Resources & Setup Environment: QASDEV or UAT Tools: Browser (Chrome DevTools for perturbations), Postman for API mocks, sample DICOM files (from public datasets like TCIA), screen recorder (e.g., Loom). Data: From the S3 test data bucket.
Time Box 90 minutes total: - 10 min: Setup & baseline run. - 60 min: Perturb & observe (cycle through 23 areas). - 20 min: Debrief & note promising leads.
Stop Conditions Time's up. - 3+ high-severity issues found (e.g., data leakage). - Hypothesis validated/invalidated (e.g., no ripples beyond first-order errors). - Boredom or blocker (e.g., auth outage—escalate).
Heuristics & Questions (Perturbation-Guided Probes) What happens when a perturbation hits a "weak coupling" (e.g., ML model on bad data)? - First-order: Immediate error? Second-order: Corrupted downstream reports? - Compliance lens: Does any ripple expose PHI (protected health info)? - Use SFDPOT (Structure, Functions, Data, Platforms, Operations, Time) to brainstorm tweaks on the fly.

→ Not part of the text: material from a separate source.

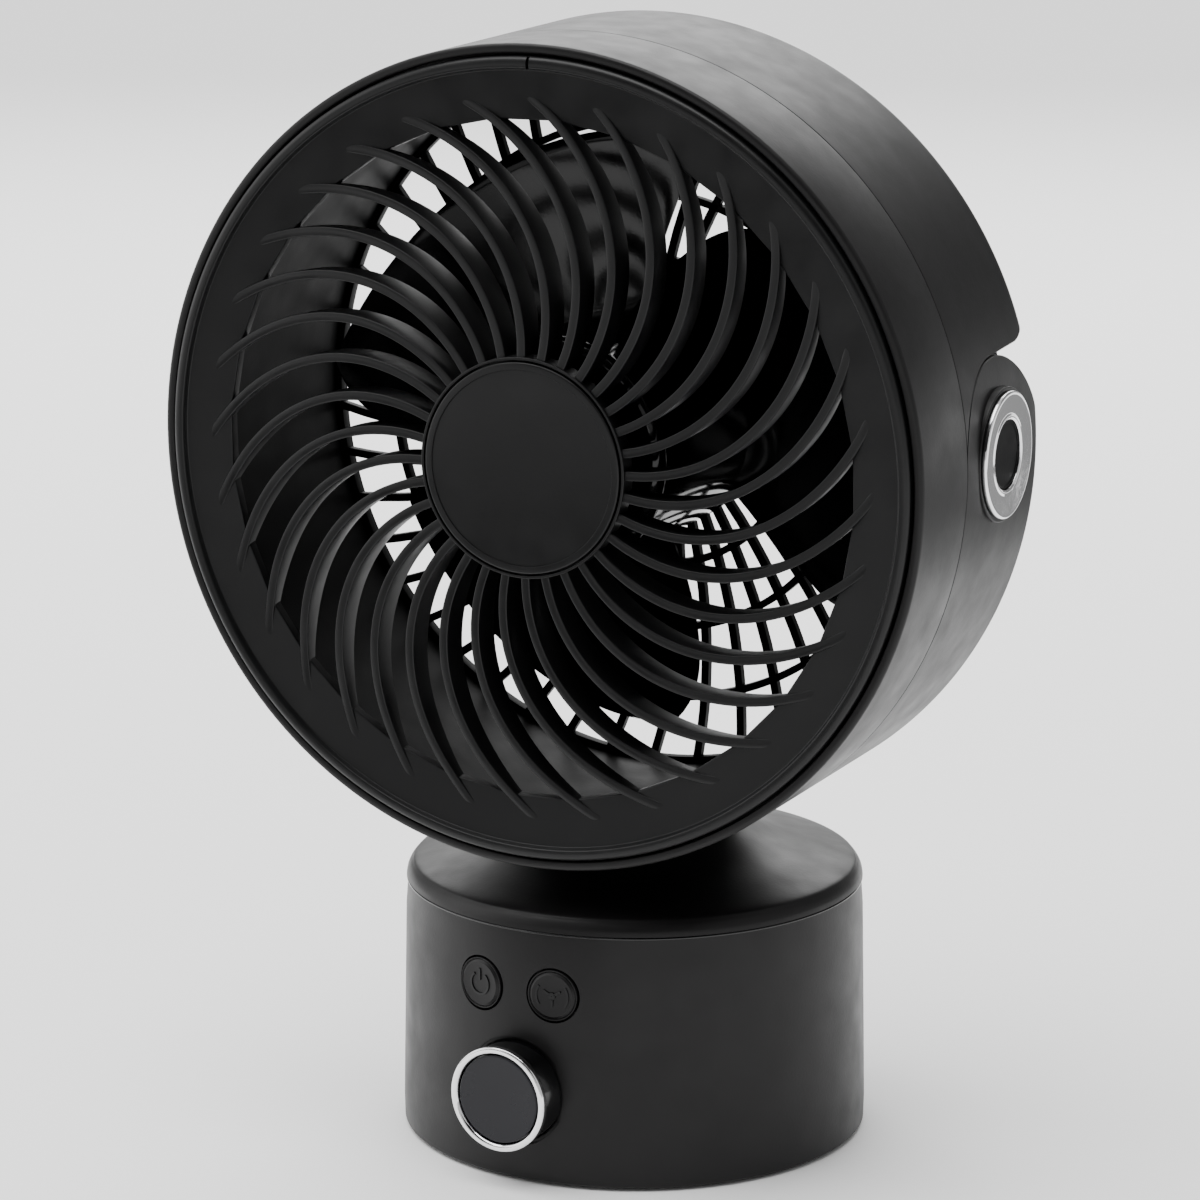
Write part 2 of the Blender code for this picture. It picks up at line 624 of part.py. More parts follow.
def upper_shell():
    front = DRUM_SPLIT - 0.2
    depths = (34.0, 30.5, 25.5, 19.0, 13.0, NOTCH_APEX, -12.6)
    outer = [(DRUM_R, depth) for depth in (front, *depths)]
    outer += [(118.2, -16.2), (115.6, -18.9), (INNER_R + 0.5, DRUM_BACK)]
    inner = [(INNER_R + 0.5, -17.3), (114.6, -16.7)]
    inner += [(116.2, depth) for depth in reversed(depths)]
    inner += [(INNER_R + 0.5, 34.0), (INNER_R + 0.5, front)]
    shell = solid_object("upper_shell", part_turn(outer + inner, shell_limits, 22, HEAD))
    finish(shell, BLACK, 0.45, 0.0, PIVOT_POINT)


# ---------------------------------------------------------------- grilles
def slat_angle(radius):
    reach = max(radius - SLAT_START_R, 0.0) / SLAT_SPAN
    return SLAT_SWEEP * reach ** SLAT_POWER


def slat(phase):
    """One spiral slat, thin from the front and deep along the head's axis."""
    rings = []
    for radius, front, back in SLAT_STATIONS:
        angle = phase + slat_angle(radius)
        ahead = Vector((radius * math.cos(angle), radius * math.sin(angle)))
        near = phase + slat_angle(radius + 0.5)
        along = (Vector(((radius + 0.5) * math.cos(near), (radius + 0.5) * math.sin(near))) - ahead).normalized()
        side = Vector((-along.y, along.x)) * 0.5 * SLAT_T
        rings.append([(ahead.x + side.x, ahead.y + side.y, front), (ahead.x - side.x, ahead.y - side.y, front),
                      (ahead.x - side.x, ahead.y - side.y, back), (ahead.x + side.x, ahead.y + side.y, back)])
    points = [HEAD @ Vector(corner) for ring in rings for corner in ring]
    faces = [(0, 1, 2, 3), tuple(len(points) - 4 + corner for corner in (3, 2, 1, 0))]
    for index in range(len(rings) - 1):
        for corner in range(4):
            after = (corner + 1) % 4
            low = index * 4
            faces.append((low + corner, low + after, low + 4 + after, low + 4 + corner))
    return points, faces


def front_grille():
    rim = [(RIM_R, 65.0), (RIM_R, 70.0), (114.8, 70.6), (113.0, 70.6), (CREASE_R, 70.2), (DISH_R, 68.3),
           (DISH_R, 65.0)]
    hub = [(0, 70.0), (HUB_R, 70.0), (HUB_R, 75.9), (30.8, 75.9), (30.8, 72.6), (0, 72.6)]
    grille = solid_object("front_grille", merge(*[slat(SLAT_PHASE + 2 * math.pi * k / SLATS) for k in range(SLATS)]))
    combine(grille, merge(lathe(rim, GRILLE_SEGMENTS, HEAD), lathe(hub, SMALL + 6, HEAD)), "UNION")
    finish(grille, GRILLE_BLACK, 0.4, 0.0, PIVOT_POINT)
    cap = [(0, 72.9), (CAP_R, 72.9), (CAP_R, 75.9), (29.6, 76.5), (20.0, CAP_FRONT), (0, CAP_FRONT)]
    finish(solid_object("hub_cap", lathe(cap, SMALL + 6, HEAD)), GRILLE_BLACK, 0.4, 0.0, PIVOT_POINT)


def rear_grille():
    """Flat lattice of rings and slightly leaning spokes made cell by cell."""
    radii = [radius for ring in REAR_RINGS for radius in ring]
    sides = 2 * SPOKES

    def corner(ring_index, side_index):
        radius = radii[ring_index]
        half = 0.5 * SPOKE_T / max(radius, 40.0)
        lean = SPOKE_LEAN * (radius - REAR_DISC_R) / (REAR_GRILLE_R - REAR_DISC_R)
        middle = 2 * math.pi * (side_index // 2) / SPOKES + lean
        angle = middle + (half if side_index % 2 else -half)
        return radius * math.cos(angle), radius * math.sin(angle)

    flat = [corner(r, s) for r in range(len(radii)) for s in range(sides)]
    count = len(flat)
    points = [HEAD @ Vector((x, y, REAR_L[0])) for x, y in flat]
    points += [HEAD @ Vector((x, y, REAR_L[1])) for x, y in flat]
    edges = {}
    faces = []
    cells = []
    for r in range(len(radii) - 1):
        for s in range(sides):
            if r % 2 == 0 or s % 2 == 0:
                after = (s + 1) % sides
                cells.append((r * sides + s, (r + 1) * sides + s, (r + 1) * sides + after, r * sides + after))
    cells.append(tuple(range(sides)))
    for cell in cells:
        faces.append(cell)
        faces.append(tuple(index + count for index in reversed(cell)))
        for here, there in zip(cell, cell[1:] + cell[:1]):
            key = (min(here, there), max(here, there))
            edges.setdefault(key, []).append((here, there))
    for uses in edges.values():
        if len(uses) == 1:
            here, there = uses[0]
            faces.append((there, here, here + count, there + count))
    grille = solid_object("rear_grille", (points, faces))
    holes = []
    for x, y in boss_centres(22.0, (90, 210, 330)):
        holes.append(cylinder(1.9, -20, -10, TINY, HEAD @ Matrix.Translation((x, y, 0))))
    combine(grille, merge(*holes), "DIFFERENCE")
    finish(grille, BLACK, 0.5, 0.0, PIVOT_POINT)


# ---------------------------------------------------------------- motor and rotor
def motor():
    low, high = MOTOR_L
    profile = [(0, low), (28.5, low), (MOTOR_R, low + 1.5), (MOTOR_R, high - 2.5), (27.5, high), (9.0, high),
               (9.0, high + 3.0), (SHAFT_R + 0.4, high + 3.0), (SHAFT_R + 0.4, -6.0), (0, -6.0)]
    body = solid_object("fan_motor", lathe(profile, SMALL + 6, HEAD))
    holes = []
    for x, y in boss_centres(22.0, (90, 210, 330)):
        holes.append(cylinder(1.6, -20, -5, TINY, HEAD @ Matrix.Translation((x, y, 0))))
    combine(body, merge(*holes), "DIFFERENCE")
    finish(body, STEEL, 0.4, 0.8, PIVOT_POINT)
    for index, (x, y) in enumerate(boss_centres(22.0, (90, 210, 330)), 1):
        screw("motor_screw_%d" % index, HEAD @ Matrix.Translation((x, y, REAR_L[0] - 0.1)), 3.2, 1.6, 1.3, 9.5,
              PIVOT_POINT)


def blade_point(share_r, share_c, phase):
    """Middle surface of a blade: share_r from hub to tip, share_c from leading to trailing edge."""
    radius = BLADE_ROOT_R + (BLADE_R - BLADE_ROOT_R) * share_r
    width = math.radians(106.5 - 8.9 * share_r) * (1.0 - 0.12 * share_r ** 8)
    angle = phase + BLADE_SWEEP * max(share_r, 0.0) ** 0.8 + width * (0.5 - share_c)
    rise = 34.7 + 2.4 * share_r
    depth = BLADE_L + rise * (0.5 - share_c) - 11.4 * math.sin(math.pi * share_c)
    return Vector((radius * math.cos(angle), radius * math.sin(angle), depth))


def blade(phase):
    rows = 6
    cols = 9
    front = []
    back = []
    for r in range(rows):
        front_row = []
        back_row = []
        for c in range(cols):
            share_r = r / (rows - 1)
            share_c = c / (cols - 1)
            here = blade_point(share_r, share_c, phase)
            out = blade_point(share_r + 0.01, share_c, phase) - here
            along = blade_point(share_r, share_c + 0.01, phase) - here
            normal = out.cross(along).normalized()
            thin = 0.35 if c in (0, cols - 1) else 1.0
            offset = normal * 0.5 * BLADE_T * thin
            front_row.append(HEAD @ (here + offset))
            back_row.append(HEAD @ (here - offset))
        front.append(front_row)
        back.append(back_row)
    return skin(front, back)


ROTOR_ORIGIN = (0, -33.0, AXIS_Z)
ROTOR_PHASE = math.radians(22.6)


def rotor():
    hub = [(ROTOR_HUB_R, -7.0), (ROTOR_HUB_R, 51.0), (31.0, 56.5), (SHAFT_R + 0.4, 56.5), (SHAFT_R + 0.4, 34.0),
           (7.0, 34.0), (7.0, 54.0), (29.5, 54.0), (32.0, 50.0), (32.0, -7.0)]
    fan = solid_object("fan_rotor", lathe(hub, SMALL + 6, HEAD))
    blades = [blade(ROTOR_PHASE + 2 * math.pi * k / BLADES) for k in range(BLADES)]
    combine(fan, merge(*blades), "UNION")
    finish(fan, GRILLE_BLACK, 0.25, 0.0, ROTOR_ORIGIN)
    finish(solid_object("rotor_shaft", cylinder(SHAFT_R, -5.6, 62.0, TINY + 4, HEAD)), STEEL, 0.25, 1.0,
           ROTOR_ORIGIN)
    nut = [(SHAFT_R + 0.3, 56.8), (7.5, 56.8), (7.5, 60.0), (5.5, 62.0), (SHAFT_R + 0.3, 62.0)]
    finish(solid_object("rotor_nut", lathe(nut, TINY + 4, HEAD)), DARK, 0.4, 0.0, ROTOR_ORIGIN)


def motor_lead():
    start = HEAD @ Vector((30.4, 0, -9.0))
    path = [start, HEAD @ Vector((36, 0, -10.5)), HEAD @ Vector((60, 0, -11.0)), HEAD @ Vector((90, 0, -11.0)),
            HEAD @ Vector((103.5, 0, -10.0))]
    finish(solid_object("motor_lead", pipe(path, 1.6, 8)), DARK, 0.5, 0.0, PIVOT_POINT)


clear_objects()
base_body()
bottom_cover()
controls()
inlet()
swing_drive()
top_cover()
yoke()
swivel_retainer()
pivots()
front_housing()
rear_housing()
upper_shell()
front_grille()
rear_grille()
motor()
rotor()
motor_lead()
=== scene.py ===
"""Looks of the desk fan: smooth shells, spiral grille, controls, procedural materials, light and camera.

Lengths are millimetres while the shapes are worked out and become metres in mesh_object().
The head faces -Y at rest, so HEAD maps (x, y, depth) to world x, z and -y about the drum's axis.
"""

import math

import bmesh
import bpy
from mathutils import Matrix, Vector


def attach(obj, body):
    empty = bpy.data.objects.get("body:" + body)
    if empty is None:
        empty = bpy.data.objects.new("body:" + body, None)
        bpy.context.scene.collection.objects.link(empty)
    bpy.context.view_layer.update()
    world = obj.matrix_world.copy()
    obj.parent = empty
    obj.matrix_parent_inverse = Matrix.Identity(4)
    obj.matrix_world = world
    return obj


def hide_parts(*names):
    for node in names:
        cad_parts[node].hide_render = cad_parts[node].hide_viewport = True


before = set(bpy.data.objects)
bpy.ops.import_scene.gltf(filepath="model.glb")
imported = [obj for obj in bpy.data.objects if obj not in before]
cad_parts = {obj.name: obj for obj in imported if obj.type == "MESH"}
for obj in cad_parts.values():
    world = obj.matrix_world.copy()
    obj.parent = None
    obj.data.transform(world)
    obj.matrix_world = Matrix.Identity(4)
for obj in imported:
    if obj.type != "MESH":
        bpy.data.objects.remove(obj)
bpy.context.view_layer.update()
MM = 0.001

# ---------------------------------------------------------------- sizes, in millimetres
BASE_YAW = math.radians(-5.4)
BASE_R = 70.0
BASE_TOP_R = 68.6
SEAM_Z = 77.05
DECK_TOP_Z = 70.2
DECK_Z = 67.8
BORE_R = 16.4
NECK_R = 28.0
NECK_Z = 96.0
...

Sample Session Notes (What It Might Look Like Post-Run)

During execution, jot real-time observations in a table or bullets—treating this as your "order-by-order expansion." Here's a fictional but realistic excerpt from a 90-min run:

Time Perturbation Observation (Ripples) Severity Notes/Actions
Time Perturbation Observation (Ripples) Severity Notes/Actions
10:15 Baseline: Upload valid 50MB DICOM to Trial #123. Full cycle completes: Associated in 2s, downloaded clean, LMS accurate (complete segmentation), report delivered in 30s. No issues. Info Screenshot workflow; baseline stable.
25:30 Input tweak: Corrupt header in zip upload (edit via hex editor). Upload scan success, but zip extraction and dicom parsing fails. No data leak. Second-order: Analyst sees no worklist task. Medium Log as perf story; test retry limits.
45:00 Download perturb: Concurrent access by two analysts (same file). Race condition! Both analysts take the task to be executed. Only one analyst sees the task on his worklist afterward. High Repro steps: [Bulleted login sequence]. Escalate to backend team—potential sync bug.
65:20 ML perturb: Add noise to slices in Horos. LMS fails to segment. Results include un-flagged low-confidence metrics—risky for clinical use. Critical Hypothesis busted: Ripples cascade to compliance violation. Propose input validation guardrails.
80:00 Report tweak: Invalid email (e.g., "test@nonexistent.com"). Distribution queues but bounces silently; customer dashboard shows "sent" status falsely. No notification. Medium UI/UX issue; add bounce webhook?

Debrief Insights

  • Wins: Uncovered 2 high-impact bugs in 90 min—faster than scripted tests for this complexity.

  • Learnings: Perturbations amplified integration risks (e.g., ML sensitivity); next charter: Dive deeper into LMS perturbations.

  • Coverage Gaps: Only did LMS. No BodyComp.

  • Perturbation Rating: Model worked well; higher-order ripples (e.g., from noise) were most valuable.

This charter keeps things approximate and iterative, much like perturbation theory—start with the solvable baseline, layer in tweaks, and approximate the system's "energy landscape" (stability).